The person whose opinion most mattered here, aside from Truman himself, was Stimson whose view was the exact reverse of what you described.
He was terribly troubled by fire bombing, but believed in the use of the atomic bomb because he felt its shock value might precipitate Japanese surrender.
Also, I have never found a better general account of the firebombing campaign than Inferno: The Firebombing of Japan, March 9-August 15, 1945, By Edwin P. Hoyt, Madison Books, 2000
On the point of a “demonstration” shot possibly allowing us not use the bomb on an inhabited city: does no one remember that a “real” shot” didn’t work to convince the Japanese to surrender. It took two bombs to force contrition. Why would anyone think an explosion in the middle of the desert would have been more convincing than obliterating a city?
“Why would anyone think an explosion in the middle of the desert would have been more convincing than obliterating a city?”
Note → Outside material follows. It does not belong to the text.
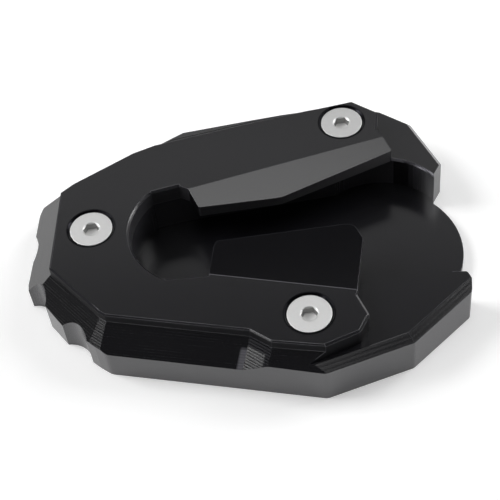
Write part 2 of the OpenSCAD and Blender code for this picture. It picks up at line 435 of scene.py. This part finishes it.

A demonstration shot need not have been over a remote desolate area (few deserts in the Home Islands however) — an unannounced bomb drop over Tokyo Bay was a possibility that would have exposed the entire Japanese leadership to a very impressive spectacle.
The machinations of obtaining War Minister Anami’s consent to surrender were quite extraordinary and not part of established protocol or procedure, so how it would have played out with a different introduction to the A-bomb is impossible to guess. It is not like there was some specific destruction threshold that had to be met to trigger surrender.
What I find interesting as a point of history is that there was no formal consideration of a demonstration option.
It was brought up at the Interim Committee meeting, and was discussed there and dropped, but it was an item not on the agenda, outside of the committee’s charter, and no studies had been prepared on the question.
Without formal consideration of this possibility, there was no chance for a demonstration to be conducted.